Perkembangan usaha jamu tradisional di Sukoharjo terus membaik. Oleh karena itu, Kabupaten Sukoharjo kemudian dicanangkan sebagai Kabupaten Jamu Tradisional, pada 2015. Usaha jamu tradisonal di Sukoharjo semakin berkembang. Banyak pengusaha jamu mendaftarkan perizinan ke Badan Pengawasan Obat dan Makanan (BPOM). Pengusaha jamu di Sukoharjo juga terus berinovasi.
Pasar Jamu Satu-Satunya di Indonesia
Produk jamu yang semula lebih banyak berwujud bubuk, dikembangkan dalam bentuk kapsul, kosmetik dan lainnya. Pemerintah Kabupaten (Pemkab) Sukoharjo mendukung pelestarian jamu tradisional. Pemkab Sukoharjo meminta Aparatur Sipil Negara (ASN) rutin minum jamu bersama pada setiap hari Jumat.

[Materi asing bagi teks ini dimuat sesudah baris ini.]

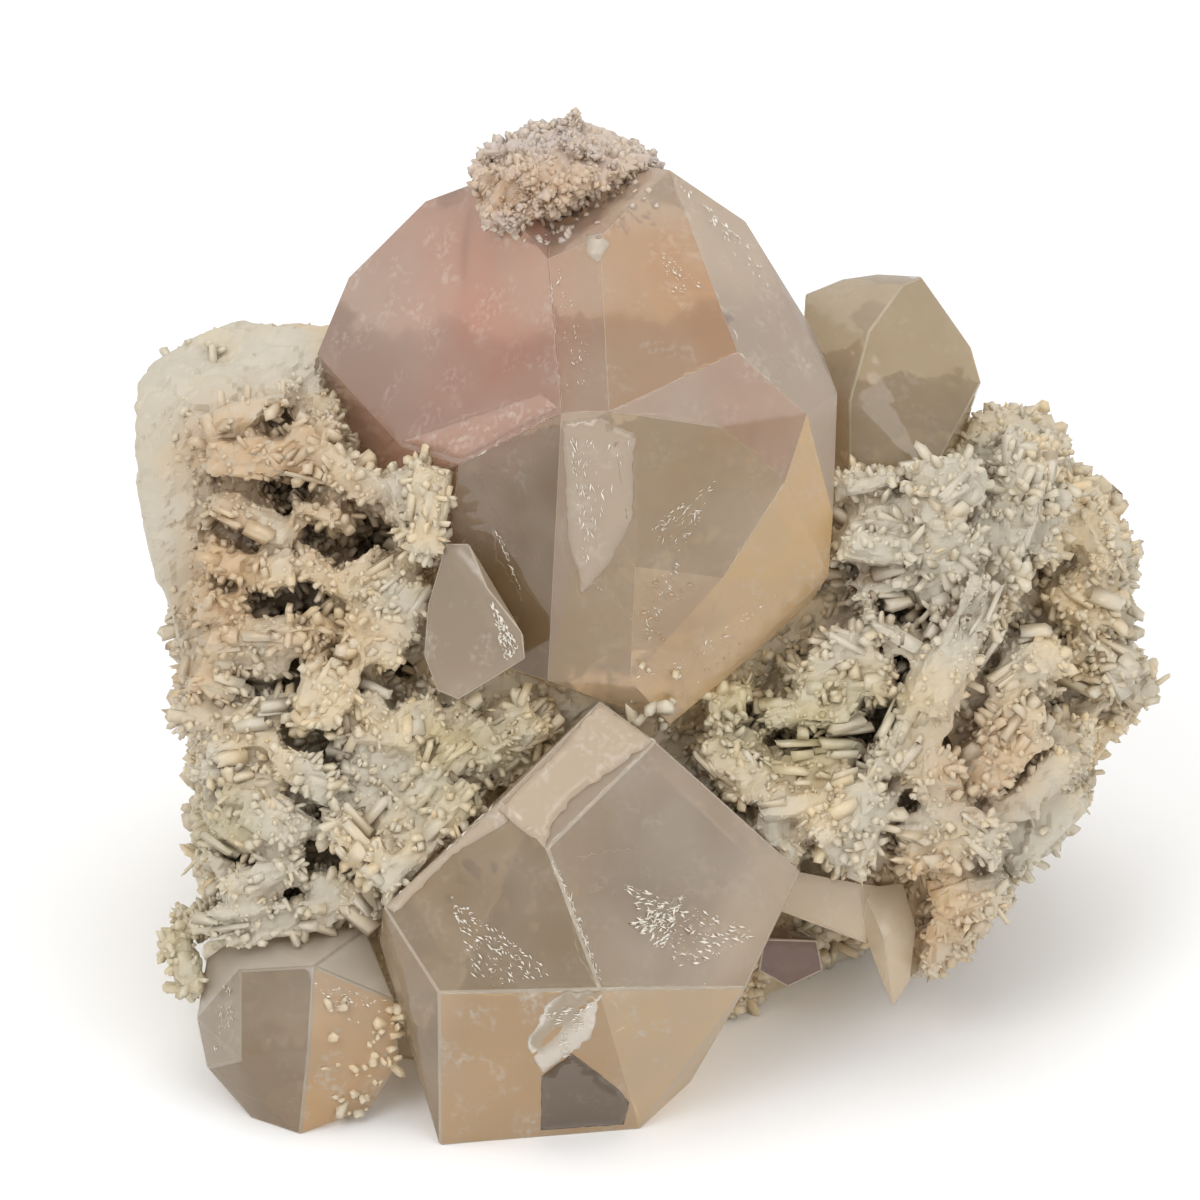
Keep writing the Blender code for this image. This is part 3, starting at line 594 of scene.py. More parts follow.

Bupati Sukoharjo Etik Suryani juga meminta masyarakat untuk menanam tanaman obat keluarga (toga) atau empon-empon di pekarangan rumah agar dikonsumsi sehingga dapat menjaga kesehatan. Tamu dari peserta G20 yang hadir ke Pasar Nguter Sukoharjo juga dikenalkan bahwa di Nguter ada pasar jamu satu-satunya di Indonesia.
Sementara itu, terkait bahan baku jamu, telah dikembangkan di daerah Sukoharjo. Mengingat lahan untuk penanaman bahan baku terbatas, maka terkadang harus mendatangkan dari daerah lain di Jawa Tengah, seperti Magelang, Wonogiri, Purworejo, dan daerah lainnya.
Para pedagang di Pasar Jamu Nguter kini sudah banyak yang mengirim bahan baku jamu kering baik ke Sumatera dan Kalimantan dan pulau lain di luar Jawa. Pelestarian jamu warisan budaya leluhur dapat dilakukan dengan membiasakan masyarakat minum jamu setiap hari. Badan lebih sehat, warisan tradisi juga ikut lestari.